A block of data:
___

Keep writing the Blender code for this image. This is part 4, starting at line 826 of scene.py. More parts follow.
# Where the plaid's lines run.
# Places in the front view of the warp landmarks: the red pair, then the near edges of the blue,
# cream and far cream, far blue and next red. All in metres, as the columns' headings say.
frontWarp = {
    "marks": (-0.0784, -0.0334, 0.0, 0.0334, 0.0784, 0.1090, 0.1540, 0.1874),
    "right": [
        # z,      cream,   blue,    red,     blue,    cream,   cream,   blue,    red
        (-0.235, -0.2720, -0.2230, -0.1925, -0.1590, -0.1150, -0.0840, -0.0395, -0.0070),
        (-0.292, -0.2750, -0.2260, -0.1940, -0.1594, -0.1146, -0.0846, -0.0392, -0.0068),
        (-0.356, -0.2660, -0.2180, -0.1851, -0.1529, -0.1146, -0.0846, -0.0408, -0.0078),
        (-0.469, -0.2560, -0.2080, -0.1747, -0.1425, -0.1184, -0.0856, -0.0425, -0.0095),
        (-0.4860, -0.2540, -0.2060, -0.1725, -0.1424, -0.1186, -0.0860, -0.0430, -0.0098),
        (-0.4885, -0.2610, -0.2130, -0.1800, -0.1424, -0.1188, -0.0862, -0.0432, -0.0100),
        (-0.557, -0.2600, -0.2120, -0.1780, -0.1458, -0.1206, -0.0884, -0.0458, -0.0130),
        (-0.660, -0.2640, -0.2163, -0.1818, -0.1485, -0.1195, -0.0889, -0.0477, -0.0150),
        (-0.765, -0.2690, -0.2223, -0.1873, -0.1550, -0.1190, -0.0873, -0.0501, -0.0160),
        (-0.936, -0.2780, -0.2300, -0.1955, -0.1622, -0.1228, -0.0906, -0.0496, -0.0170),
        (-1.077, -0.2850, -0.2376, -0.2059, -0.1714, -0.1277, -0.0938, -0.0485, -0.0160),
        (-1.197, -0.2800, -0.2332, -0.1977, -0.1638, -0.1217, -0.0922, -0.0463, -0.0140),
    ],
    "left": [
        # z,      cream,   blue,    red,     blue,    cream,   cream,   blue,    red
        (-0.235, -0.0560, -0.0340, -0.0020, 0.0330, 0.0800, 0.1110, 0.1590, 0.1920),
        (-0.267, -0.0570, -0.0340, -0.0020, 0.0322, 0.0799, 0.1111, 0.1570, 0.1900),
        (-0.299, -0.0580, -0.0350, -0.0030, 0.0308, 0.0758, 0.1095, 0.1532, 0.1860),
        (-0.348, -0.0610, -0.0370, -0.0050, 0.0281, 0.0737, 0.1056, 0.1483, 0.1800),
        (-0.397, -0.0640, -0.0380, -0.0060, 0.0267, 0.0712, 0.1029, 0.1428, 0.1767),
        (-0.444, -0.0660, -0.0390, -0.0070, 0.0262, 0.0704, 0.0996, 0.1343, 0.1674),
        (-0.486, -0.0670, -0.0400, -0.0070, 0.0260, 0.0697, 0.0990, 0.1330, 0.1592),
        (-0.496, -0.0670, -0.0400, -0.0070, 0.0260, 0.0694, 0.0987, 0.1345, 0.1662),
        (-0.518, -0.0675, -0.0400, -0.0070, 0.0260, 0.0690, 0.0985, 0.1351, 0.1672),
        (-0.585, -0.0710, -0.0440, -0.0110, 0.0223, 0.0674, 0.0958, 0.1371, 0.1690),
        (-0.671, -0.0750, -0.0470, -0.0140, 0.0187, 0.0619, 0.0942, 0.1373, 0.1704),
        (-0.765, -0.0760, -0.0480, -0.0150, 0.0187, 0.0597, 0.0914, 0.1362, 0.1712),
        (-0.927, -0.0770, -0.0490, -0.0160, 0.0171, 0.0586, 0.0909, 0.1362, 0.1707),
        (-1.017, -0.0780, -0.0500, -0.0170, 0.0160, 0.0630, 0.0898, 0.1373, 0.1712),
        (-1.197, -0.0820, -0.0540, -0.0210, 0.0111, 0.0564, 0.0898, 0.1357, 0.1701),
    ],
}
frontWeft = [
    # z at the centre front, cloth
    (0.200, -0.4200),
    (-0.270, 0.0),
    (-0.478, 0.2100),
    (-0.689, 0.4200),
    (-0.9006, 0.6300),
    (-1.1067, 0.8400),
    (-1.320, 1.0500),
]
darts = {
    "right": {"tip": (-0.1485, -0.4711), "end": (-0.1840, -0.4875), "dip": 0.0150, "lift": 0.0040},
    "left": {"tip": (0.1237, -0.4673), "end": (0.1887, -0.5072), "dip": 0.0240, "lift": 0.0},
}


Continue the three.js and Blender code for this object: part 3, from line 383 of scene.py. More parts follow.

___

AIM OF THE EXERCISE ::
Transcribe all the entries, keeping each one exactly as it is.

ANSWER FOR THE TASK ::
Keep writing the Blender code for this image. This is part 4, starting at line 826 of scene.py. More parts follow.
# Where the plaid's lines run.
# Places in the front view of the warp landmarks: the red pair, then the near edges of the blue,
# cream and far cream, far blue and next red. All in metres, as the columns' headings say.
frontWarp = {
    "marks": (-0.0784, -0.0334, 0.0, 0.0334, 0.0784, 0.1090, 0.1540, 0.1874),
    "right": [
        # z,      cream,   blue,    red,     blue,    cream,   cream,   blue,    red
        (-0.235, -0.2720, -0.2230, -0.1925, -0.1590, -0.1150, -0.0840, -0.0395, -0.0070),
        (-0.292, -0.2750, -0.2260, -0.1940, -0.1594, -0.1146, -0.0846, -0.0392, -0.0068),
        (-0.356, -0.2660, -0.2180, -0.1851, -0.1529, -0.1146, -0.0846, -0.0408, -0.0078),
        (-0.469, -0.2560, -0.2080, -0.1747, -0.1425, -0.1184, -0.0856, -0.0425, -0.0095),
        (-0.4860, -0.2540, -0.2060, -0.1725, -0.1424, -0.1186, -0.0860, -0.0430, -0.0098),
        (-0.4885, -0.2610, -0.2130, -0.1800, -0.1424, -0.1188, -0.0862, -0.0432, -0.0100),
        (-0.557, -0.2600, -0.2120, -0.1780, -0.1458, -0.1206, -0.0884, -0.0458, -0.0130),
        (-0.660, -0.2640, -0.2163, -0.1818, -0.1485, -0.1195, -0.0889, -0.0477, -0.0150),
        (-0.765, -0.2690, -0.2223, -0.1873, -0.1550, -0.1190, -0.0873, -0.0501, -0.0160),
        (-0.936, -0.2780, -0.2300, -0.1955, -0.1622, -0.1228, -0.0906, -0.0496, -0.0170),
        (-1.077, -0.2850, -0.2376, -0.2059, -0.1714, -0.1277, -0.0938, -0.0485, -0.0160),
        (-1.197, -0.2800, -0.2332, -0.1977, -0.1638, -0.1217, -0.0922, -0.0463, -0.0140),
    ],
    "left": [
        # z,      cream,   blue,    red,     blue,    cream,   cream,   blue,    red
        (-0.235, -0.0560, -0.0340, -0.0020, 0.0330, 0.0800, 0.1110, 0.1590, 0.1920),
        (-0.267, -0.0570, -0.0340, -0.0020, 0.0322, 0.0799, 0.1111, 0.1570, 0.1900),
        (-0.299, -0.0580, -0.0350, -0.0030, 0.0308, 0.0758, 0.1095, 0.1532, 0.1860),
        (-0.348, -0.0610, -0.0370, -0.0050, 0.0281, 0.0737, 0.1056, 0.1483, 0.1800),
        (-0.397, -0.0640, -0.0380, -0.0060, 0.0267, 0.0712, 0.1029, 0.1428, 0.1767),
        (-0.444, -0.0660, -0.0390, -0.0070, 0.0262, 0.0704, 0.0996, 0.1343, 0.1674),
        (-0.486, -0.0670, -0.0400, -0.0070, 0.0260, 0.0697, 0.0990, 0.1330, 0.1592),
        (-0.496, -0.0670, -0.0400, -0.0070, 0.0260, 0.0694, 0.0987, 0.1345, 0.1662),
        (-0.518, -0.0675, -0.0400, -0.0070, 0.0260, 0.0690, 0.0985, 0.1351, 0.1672),
        (-0.585, -0.0710, -0.0440, -0.0110, 0.0223, 0.0674, 0.0958, 0.1371, 0.1690),
        (-0.671, -0.0750, -0.0470, -0.0140, 0.0187, 0.0619, 0.0942, 0.1373, 0.1704),
        (-0.765, -0.0760, -0.0480, -0.0150, 0.0187, 0.0597, 0.0914, 0.1362, 0.1712),
        (-0.927, -0.0770, -0.0490, -0.0160, 0.0171, 0.0586, 0.0909, 0.1362, 0.1707),
        (-1.017, -0.0780, -0.0500, -0.0170, 0.0160, 0.0630, 0.0898, 0.1373, 0.1712),
        (-1.197, -0.0820, -0.0540, -0.0210, 0.0111, 0.0564, 0.0898, 0.1357, 0.1701),
    ],
}
frontWeft = [
    # z at the centre front, cloth
    (0.200, -0.4200),
    (-0.270, 0.0),
    (-0.478, 0.2100),
    (-0.689, 0.4200),
    (-0.9006, 0.6300),
    (-1.1067, 0.8400),
    (-1.320, 1.0500),
]
darts = {
    "right": {"tip": (-0.1485, -0.4711), "end": (-0.1840, -0.4875), "dip": 0.0150, "lift": 0.0040},
    "left": {"tip": (0.1237, -0.4673), "end": (0.1887, -0.5072), "dip": 0.0240, "lift": 0.0},
}


Continue the three.js and Blender code for this object: part 3, from line 383 of scene.py. More parts follow.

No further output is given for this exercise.